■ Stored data
----

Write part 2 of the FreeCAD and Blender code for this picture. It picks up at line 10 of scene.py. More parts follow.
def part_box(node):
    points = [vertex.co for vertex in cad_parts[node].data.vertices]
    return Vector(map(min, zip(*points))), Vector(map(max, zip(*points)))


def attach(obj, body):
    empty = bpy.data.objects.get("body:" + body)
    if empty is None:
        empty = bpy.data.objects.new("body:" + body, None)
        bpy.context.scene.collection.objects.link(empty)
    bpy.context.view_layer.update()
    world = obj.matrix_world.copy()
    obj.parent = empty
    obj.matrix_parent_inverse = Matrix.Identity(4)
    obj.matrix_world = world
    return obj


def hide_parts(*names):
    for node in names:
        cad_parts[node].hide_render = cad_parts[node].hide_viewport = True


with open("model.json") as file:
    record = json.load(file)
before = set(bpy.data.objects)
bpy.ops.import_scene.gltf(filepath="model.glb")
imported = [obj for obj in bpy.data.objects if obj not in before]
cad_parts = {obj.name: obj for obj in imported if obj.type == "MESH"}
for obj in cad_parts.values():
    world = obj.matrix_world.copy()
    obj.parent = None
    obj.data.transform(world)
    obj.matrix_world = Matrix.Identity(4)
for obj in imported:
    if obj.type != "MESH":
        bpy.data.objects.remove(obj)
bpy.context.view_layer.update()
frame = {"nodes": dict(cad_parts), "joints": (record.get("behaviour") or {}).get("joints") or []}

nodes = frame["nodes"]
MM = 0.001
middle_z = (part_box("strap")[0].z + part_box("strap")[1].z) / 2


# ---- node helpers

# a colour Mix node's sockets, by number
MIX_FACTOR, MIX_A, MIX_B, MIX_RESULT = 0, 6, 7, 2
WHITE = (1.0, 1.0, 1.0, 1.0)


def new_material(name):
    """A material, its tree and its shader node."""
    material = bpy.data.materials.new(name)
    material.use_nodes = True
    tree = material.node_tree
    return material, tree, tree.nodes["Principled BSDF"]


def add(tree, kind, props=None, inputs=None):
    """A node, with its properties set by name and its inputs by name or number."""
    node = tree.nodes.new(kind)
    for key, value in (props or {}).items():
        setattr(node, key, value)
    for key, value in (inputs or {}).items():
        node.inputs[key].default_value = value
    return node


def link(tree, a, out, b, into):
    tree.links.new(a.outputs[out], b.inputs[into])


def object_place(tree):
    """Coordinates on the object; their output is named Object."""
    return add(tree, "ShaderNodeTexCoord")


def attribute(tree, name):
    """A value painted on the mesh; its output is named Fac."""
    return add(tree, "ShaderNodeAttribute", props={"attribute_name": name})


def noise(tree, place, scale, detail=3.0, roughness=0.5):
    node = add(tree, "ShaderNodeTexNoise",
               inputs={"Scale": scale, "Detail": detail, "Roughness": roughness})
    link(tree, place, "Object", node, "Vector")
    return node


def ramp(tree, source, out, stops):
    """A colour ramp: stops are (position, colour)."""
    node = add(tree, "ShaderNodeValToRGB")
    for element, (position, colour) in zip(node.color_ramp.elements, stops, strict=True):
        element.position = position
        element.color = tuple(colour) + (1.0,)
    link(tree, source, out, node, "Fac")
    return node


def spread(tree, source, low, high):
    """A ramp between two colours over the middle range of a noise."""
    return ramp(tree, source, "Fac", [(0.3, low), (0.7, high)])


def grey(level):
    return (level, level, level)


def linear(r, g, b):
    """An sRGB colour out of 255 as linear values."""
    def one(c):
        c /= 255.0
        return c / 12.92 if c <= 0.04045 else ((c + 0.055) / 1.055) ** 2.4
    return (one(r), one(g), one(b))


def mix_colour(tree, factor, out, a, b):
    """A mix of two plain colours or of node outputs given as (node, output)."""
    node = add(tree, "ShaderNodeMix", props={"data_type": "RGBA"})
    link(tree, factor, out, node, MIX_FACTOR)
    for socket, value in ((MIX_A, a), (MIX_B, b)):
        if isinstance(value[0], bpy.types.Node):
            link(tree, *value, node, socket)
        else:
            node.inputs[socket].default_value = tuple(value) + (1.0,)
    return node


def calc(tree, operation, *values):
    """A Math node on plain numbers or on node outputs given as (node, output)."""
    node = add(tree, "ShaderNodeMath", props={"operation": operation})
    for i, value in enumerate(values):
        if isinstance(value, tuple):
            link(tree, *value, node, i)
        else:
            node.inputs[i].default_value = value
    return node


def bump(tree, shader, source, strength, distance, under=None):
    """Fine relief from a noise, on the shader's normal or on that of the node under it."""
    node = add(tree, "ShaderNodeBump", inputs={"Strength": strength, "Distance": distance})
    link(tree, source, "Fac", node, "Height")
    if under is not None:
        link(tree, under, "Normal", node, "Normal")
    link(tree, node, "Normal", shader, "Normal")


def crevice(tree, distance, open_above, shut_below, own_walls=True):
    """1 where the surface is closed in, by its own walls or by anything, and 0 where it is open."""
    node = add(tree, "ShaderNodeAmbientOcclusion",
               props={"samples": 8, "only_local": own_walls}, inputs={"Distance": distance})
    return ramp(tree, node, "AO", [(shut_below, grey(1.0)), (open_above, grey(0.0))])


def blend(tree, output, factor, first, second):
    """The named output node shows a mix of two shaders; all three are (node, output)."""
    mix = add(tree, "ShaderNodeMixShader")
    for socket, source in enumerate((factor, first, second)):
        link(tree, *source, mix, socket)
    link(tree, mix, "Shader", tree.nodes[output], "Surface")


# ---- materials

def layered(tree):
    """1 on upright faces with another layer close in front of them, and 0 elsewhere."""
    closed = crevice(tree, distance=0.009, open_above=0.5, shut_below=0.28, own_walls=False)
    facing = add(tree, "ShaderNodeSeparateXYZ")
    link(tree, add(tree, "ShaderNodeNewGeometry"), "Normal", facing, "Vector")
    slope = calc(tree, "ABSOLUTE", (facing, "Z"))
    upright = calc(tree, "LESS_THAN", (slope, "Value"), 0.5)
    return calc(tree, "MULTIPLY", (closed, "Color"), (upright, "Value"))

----

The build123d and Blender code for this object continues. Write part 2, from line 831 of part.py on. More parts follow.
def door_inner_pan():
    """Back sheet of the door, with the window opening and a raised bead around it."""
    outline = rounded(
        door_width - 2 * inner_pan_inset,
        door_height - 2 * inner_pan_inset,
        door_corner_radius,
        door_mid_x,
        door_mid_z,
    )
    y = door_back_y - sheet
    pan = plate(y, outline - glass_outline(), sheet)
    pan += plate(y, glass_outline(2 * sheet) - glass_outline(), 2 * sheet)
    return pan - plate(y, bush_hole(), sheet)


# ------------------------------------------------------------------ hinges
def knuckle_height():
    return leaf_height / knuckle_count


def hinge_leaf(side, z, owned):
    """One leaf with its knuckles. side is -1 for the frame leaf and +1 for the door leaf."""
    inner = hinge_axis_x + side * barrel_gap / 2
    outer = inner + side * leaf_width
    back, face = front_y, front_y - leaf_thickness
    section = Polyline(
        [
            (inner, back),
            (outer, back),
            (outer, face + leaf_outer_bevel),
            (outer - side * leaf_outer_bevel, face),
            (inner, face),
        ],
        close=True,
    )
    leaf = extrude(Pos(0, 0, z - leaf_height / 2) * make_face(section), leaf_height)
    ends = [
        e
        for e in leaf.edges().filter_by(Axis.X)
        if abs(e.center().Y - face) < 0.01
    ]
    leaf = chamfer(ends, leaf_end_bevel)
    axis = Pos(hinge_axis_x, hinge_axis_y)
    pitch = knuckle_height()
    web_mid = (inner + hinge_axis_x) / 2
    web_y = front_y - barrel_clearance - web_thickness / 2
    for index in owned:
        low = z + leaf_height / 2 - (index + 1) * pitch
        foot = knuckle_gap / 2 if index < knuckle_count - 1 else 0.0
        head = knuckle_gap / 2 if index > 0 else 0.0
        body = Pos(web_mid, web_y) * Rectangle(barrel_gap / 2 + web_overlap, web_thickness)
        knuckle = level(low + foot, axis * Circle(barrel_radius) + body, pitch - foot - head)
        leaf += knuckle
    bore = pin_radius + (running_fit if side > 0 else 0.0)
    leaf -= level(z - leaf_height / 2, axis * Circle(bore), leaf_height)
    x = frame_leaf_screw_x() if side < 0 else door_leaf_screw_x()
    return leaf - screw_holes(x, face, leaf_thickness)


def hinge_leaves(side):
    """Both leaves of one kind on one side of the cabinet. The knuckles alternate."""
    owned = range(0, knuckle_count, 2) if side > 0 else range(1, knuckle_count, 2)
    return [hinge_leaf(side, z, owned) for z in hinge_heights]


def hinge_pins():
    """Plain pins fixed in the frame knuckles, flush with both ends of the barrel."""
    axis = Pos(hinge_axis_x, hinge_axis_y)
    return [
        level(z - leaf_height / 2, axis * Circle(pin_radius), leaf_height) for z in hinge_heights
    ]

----

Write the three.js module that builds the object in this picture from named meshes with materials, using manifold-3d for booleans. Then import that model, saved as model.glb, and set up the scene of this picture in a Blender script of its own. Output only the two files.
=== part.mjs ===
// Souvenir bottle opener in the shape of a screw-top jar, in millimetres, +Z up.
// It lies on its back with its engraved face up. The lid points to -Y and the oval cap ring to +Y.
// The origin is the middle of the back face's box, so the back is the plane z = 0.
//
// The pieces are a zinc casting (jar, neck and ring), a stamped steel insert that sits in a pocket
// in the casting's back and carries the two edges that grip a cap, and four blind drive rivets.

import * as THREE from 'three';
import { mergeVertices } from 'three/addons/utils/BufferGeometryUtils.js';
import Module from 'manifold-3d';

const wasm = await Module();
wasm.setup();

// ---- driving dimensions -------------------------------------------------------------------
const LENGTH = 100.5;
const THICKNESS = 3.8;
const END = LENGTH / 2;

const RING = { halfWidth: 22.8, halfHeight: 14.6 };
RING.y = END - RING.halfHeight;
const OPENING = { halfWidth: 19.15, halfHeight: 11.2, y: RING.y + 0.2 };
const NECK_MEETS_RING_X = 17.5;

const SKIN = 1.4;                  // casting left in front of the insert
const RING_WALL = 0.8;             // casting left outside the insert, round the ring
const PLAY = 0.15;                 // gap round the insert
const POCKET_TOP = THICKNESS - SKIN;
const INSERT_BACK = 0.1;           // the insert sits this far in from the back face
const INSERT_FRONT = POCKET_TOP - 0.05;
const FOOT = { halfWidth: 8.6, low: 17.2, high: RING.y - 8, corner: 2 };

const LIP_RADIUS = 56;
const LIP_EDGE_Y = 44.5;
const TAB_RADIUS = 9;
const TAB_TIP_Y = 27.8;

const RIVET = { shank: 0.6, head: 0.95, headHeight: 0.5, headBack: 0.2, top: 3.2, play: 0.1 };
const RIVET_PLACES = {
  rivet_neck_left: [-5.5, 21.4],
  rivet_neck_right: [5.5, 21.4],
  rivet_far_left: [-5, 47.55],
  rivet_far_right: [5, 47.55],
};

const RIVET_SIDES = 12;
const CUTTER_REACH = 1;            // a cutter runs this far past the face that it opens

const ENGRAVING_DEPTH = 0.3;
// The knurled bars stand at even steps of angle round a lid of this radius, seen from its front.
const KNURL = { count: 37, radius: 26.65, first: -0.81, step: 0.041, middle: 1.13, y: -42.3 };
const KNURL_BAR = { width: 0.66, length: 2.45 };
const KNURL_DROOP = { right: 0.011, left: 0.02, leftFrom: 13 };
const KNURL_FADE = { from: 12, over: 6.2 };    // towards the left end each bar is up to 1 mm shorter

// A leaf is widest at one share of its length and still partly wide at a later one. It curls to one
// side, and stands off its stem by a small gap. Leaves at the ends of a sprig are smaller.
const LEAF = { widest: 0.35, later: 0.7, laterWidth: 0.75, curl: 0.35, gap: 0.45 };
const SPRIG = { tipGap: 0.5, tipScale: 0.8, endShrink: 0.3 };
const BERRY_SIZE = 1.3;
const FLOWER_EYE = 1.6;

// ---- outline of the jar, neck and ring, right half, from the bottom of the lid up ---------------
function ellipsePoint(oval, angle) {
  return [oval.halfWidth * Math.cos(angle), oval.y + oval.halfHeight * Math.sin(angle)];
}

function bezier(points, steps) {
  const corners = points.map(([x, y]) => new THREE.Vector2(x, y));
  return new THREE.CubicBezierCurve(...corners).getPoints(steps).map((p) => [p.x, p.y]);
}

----

■ WHAT IS NEEDED
Return, unchanged, the run of lines above that opens with the line containing "Write part 2 of" and closes with the line containing "# ---- node helpers". Include both.

■ ANSWER FOR THIS EXERCISE
Write part 2 of the FreeCAD and Blender code for this picture. It picks up at line 10 of scene.py. More parts follow.
def part_box(node):
    points = [vertex.co for vertex in cad_parts[node].data.vertices]
    return Vector(map(min, zip(*points))), Vector(map(max, zip(*points)))


def attach(obj, body):
    empty = bpy.data.objects.get("body:" + body)
    if empty is None:
        empty = bpy.data.objects.new("body:" + body, None)
        bpy.context.scene.collection.objects.link(empty)
    bpy.context.view_layer.update()
    world = obj.matrix_world.copy()
    obj.parent = empty
    obj.matrix_parent_inverse = Matrix.Identity(4)
    obj.matrix_world = world
    return obj


def hide_parts(*names):
    for node in names:
        cad_parts[node].hide_render = cad_parts[node].hide_viewport = True


with open("model.json") as file:
    record = json.load(file)
before = set(bpy.data.objects)
bpy.ops.import_scene.gltf(filepath="model.glb")
imported = [obj for obj in bpy.data.objects if obj not in before]
cad_parts = {obj.name: obj for obj in imported if obj.type == "MESH"}
for obj in cad_parts.values():
    world = obj.matrix_world.copy()
    obj.parent = None
    obj.data.transform(world)
    obj.matrix_world = Matrix.Identity(4)
for obj in imported:
    if obj.type != "MESH":
        bpy.data.objects.remove(obj)
bpy.context.view_layer.update()
frame = {"nodes": dict(cad_parts), "joints": (record.get("behaviour") or {}).get("joints") or []}

nodes = frame["nodes"]
MM = 0.001
middle_z = (part_box("strap")[0].z + part_box("strap")[1].z) / 2


# ---- node helpers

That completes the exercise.